**REQUEST**
Every line of the data must be copied exactly.
--- start of RAW DATA ---
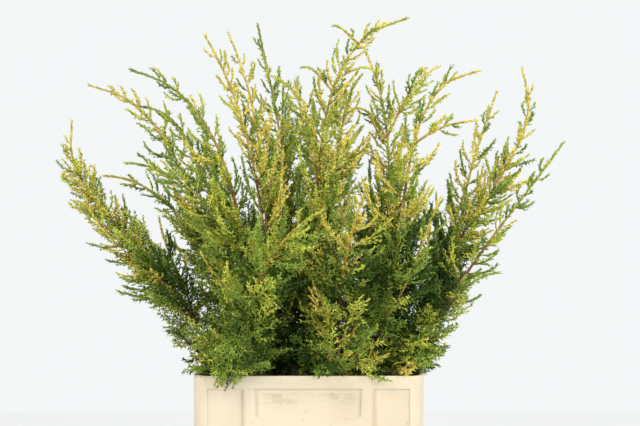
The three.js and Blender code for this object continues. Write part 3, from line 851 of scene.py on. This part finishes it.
# From just inside the tub up every stem is thick with short twigs, which mingle with their
# neighbours'
for owner, (name, line) in enumerate(stem_lines.items()):
    number = LOW_TWIGS_MORE.get(name, LOW_TWIGS)
    top = LOW_TOPS.get(name, LOW_TOP)
    for i in range(number):
        height = LOW_FROM + (top - LOW_FROM) * ((i + luck.uniform()) / number) ** LOW_CROWDING
        t = line.share_at_height(height)
        root, axis = line.at(t), line.heading(t)
        above_rim = height - RIM_HEIGHT
        for attempt in range(LOW_TRIES):
            away = sideways(axis, i * GOLDEN_ANGLE + attempt * TRY_TURN + luck.uniform(0, TURN_JITTER))
            least, most = LOW_LEAN if above_rim > 0 else LEAN_IN_TUB
            lean = luck.uniform(least, most - LOW_LEAN_LESS * max(0, above_rim))
            along = turned(axis, np.cross(axis, away), math.radians(lean))
            long = luck.uniform(*LOW_REACH) * (1 - TRY_SHORTER * attempt)
            if in_low_bounds(root + along * long * ALONG_TWIG).all():
                add_twig(owner, root, along, long, away, np.cross(away, axis))
                break

# Some reach out over each corner of the rim, and a few hang down over it at the front left:
# the middle of their tips, their tips' and roots' heights, and their number
CORNER = (158, 116)
OVERHANGS = [((x * CORNER[0], y * CORNER[1]), (303, 345), (290, 350), 18)
             for x, y in ((-1, -1), (1, -1), (1, 1), (-1, 1))]
OVERHANGS.append(((-126, -150), (284, 304), (332, 376), 20))
OVERHANG_SPREAD = 17
for goal, tip_heights, root_heights, number in OVERHANGS:
    owner = min(range(len(STEMS)), key=lambda k: math.dist(list(STEMS.values())[k]["rim"], goal))
    line = list(stem_lines.values())[owner]
    for i in range(number):
        root = line.at(line.share_at_height(luck.uniform(*root_heights)))
        tip = np.array([*(goal + luck.normal(0, OVERHANG_SPREAD, 2)), luck.uniform(*tip_heights)])
        long = np.linalg.norm(tip - root)
        along = (tip - root) / long
        if in_low_bounds(root + along * long * ALONG_TWIG).all():
            away = unit(np.array([0.0, 0, 1]) - along * along[2])
            add_twig(owner, root, along, long, away, np.cross(along, away))

# Two stems are clothed in short twigs nearly to their tips: the low left one in needly twigs,
# the tall right one in scaly ones
CLOTHED = {
    "left_low": dict(twigs=120, heights=(400, 606), reach=(50, 36), needly=True),
    "right_tall": dict(twigs=56, heights=(430, 620), reach=(62, 44), needly=False),
}
for name, dress in CLOTHED.items():
    owner, line = list(stem_lines).index(name), stem_lines[name]
    for i in range(dress["twigs"]):
        up_stem = (i + luck.uniform()) / dress["twigs"]
        height = np.interp(up_stem, (0, 1), dress["heights"])
        t = line.share_at_height(height)
        root, axis = line.at(t), line.heading(t)
        away = sideways(axis, i * GOLDEN_ANGLE + luck.uniform(0, TURN_JITTER))
        along = turned(axis, np.cross(axis, away), math.radians(luck.uniform(34, 62)))
        long = np.interp(up_stem, (0, 1), dress["reach"]) * luck.uniform(0.7, 1.1)
        share = (height - PLUME_START) / (STEMS[name]["tip"][2] - PLUME_START)
        add_twig(owner, root, along, long, away, np.cross(away, axis), share, dress["needly"])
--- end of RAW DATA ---
**EXERCISE ANSWER**
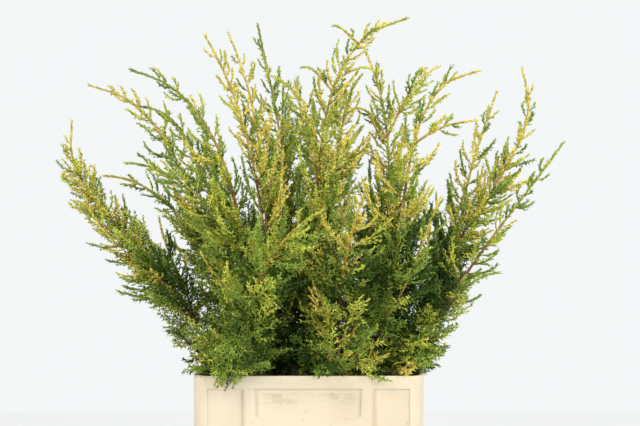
The three.js and Blender code for this object continues. Write part 3, from line 851 of scene.py on. This part finishes it.
# From just inside the tub up every stem is thick with short twigs, which mingle with their
# neighbours'
for owner, (name, line) in enumerate(stem_lines.items()):
    number = LOW_TWIGS_MORE.get(name, LOW_TWIGS)
    top = LOW_TOPS.get(name, LOW_TOP)
    for i in range(number):
        height = LOW_FROM + (top - LOW_FROM) * ((i + luck.uniform()) / number) ** LOW_CROWDING
        t = line.share_at_height(height)
        root, axis = line.at(t), line.heading(t)
        above_rim = height - RIM_HEIGHT
        for attempt in range(LOW_TRIES):
            away = sideways(axis, i * GOLDEN_ANGLE + attempt * TRY_TURN + luck.uniform(0, TURN_JITTER))
            least, most = LOW_LEAN if above_rim > 0 else LEAN_IN_TUB
            lean = luck.uniform(least, most - LOW_LEAN_LESS * max(0, above_rim))
            along = turned(axis, np.cross(axis, away), math.radians(lean))
            long = luck.uniform(*LOW_REACH) * (1 - TRY_SHORTER * attempt)
            if in_low_bounds(root + along * long * ALONG_TWIG).all():
                add_twig(owner, root, along, long, away, np.cross(away, axis))
                break

# Some reach out over each corner of the rim, and a few hang down over it at the front left:
# the middle of their tips, their tips' and roots' heights, and their number
CORNER = (158, 116)
OVERHANGS = [((x * CORNER[0], y * CORNER[1]), (303, 345), (290, 350), 18)
             for x, y in ((-1, -1), (1, -1), (1, 1), (-1, 1))]
OVERHANGS.append(((-126, -150), (284, 304), (332, 376), 20))
OVERHANG_SPREAD = 17
for goal, tip_heights, root_heights, number in OVERHANGS:
    owner = min(range(len(STEMS)), key=lambda k: math.dist(list(STEMS.values())[k]["rim"], goal))
    line = list(stem_lines.values())[owner]
    for i in range(number):
        root = line.at(line.share_at_height(luck.uniform(*root_heights)))
        tip = np.array([*(goal + luck.normal(0, OVERHANG_SPREAD, 2)), luck.uniform(*tip_heights)])
        long = np.linalg.norm(tip - root)
        along = (tip - root) / long
        if in_low_bounds(root + along * long * ALONG_TWIG).all():
            away = unit(np.array([0.0, 0, 1]) - along * along[2])
            add_twig(owner, root, along, long, away, np.cross(along, away))

# Two stems are clothed in short twigs nearly to their tips: the low left one in needly twigs,
# the tall right one in scaly ones
CLOTHED = {
    "left_low": dict(twigs=120, heights=(400, 606), reach=(50, 36), needly=True),
    "right_tall": dict(twigs=56, heights=(430, 620), reach=(62, 44), needly=False),
}
for name, dress in CLOTHED.items():
    owner, line = list(stem_lines).index(name), stem_lines[name]
    for i in range(dress["twigs"]):
        up_stem = (i + luck.uniform()) / dress["twigs"]
        height = np.interp(up_stem, (0, 1), dress["heights"])
        t = line.share_at_height(height)
        root, axis = line.at(t), line.heading(t)
        away = sideways(axis, i * GOLDEN_ANGLE + luck.uniform(0, TURN_JITTER))
        along = turned(axis, np.cross(axis, away), math.radians(luck.uniform(34, 62)))
        long = np.interp(up_stem, (0, 1), dress["reach"]) * luck.uniform(0.7, 1.1)
        share = (height - PLUME_START) / (STEMS[name]["tip"][2] - PLUME_START)
        add_twig(owner, root, along, long, away, np.cross(away, axis), share, dress["needly"])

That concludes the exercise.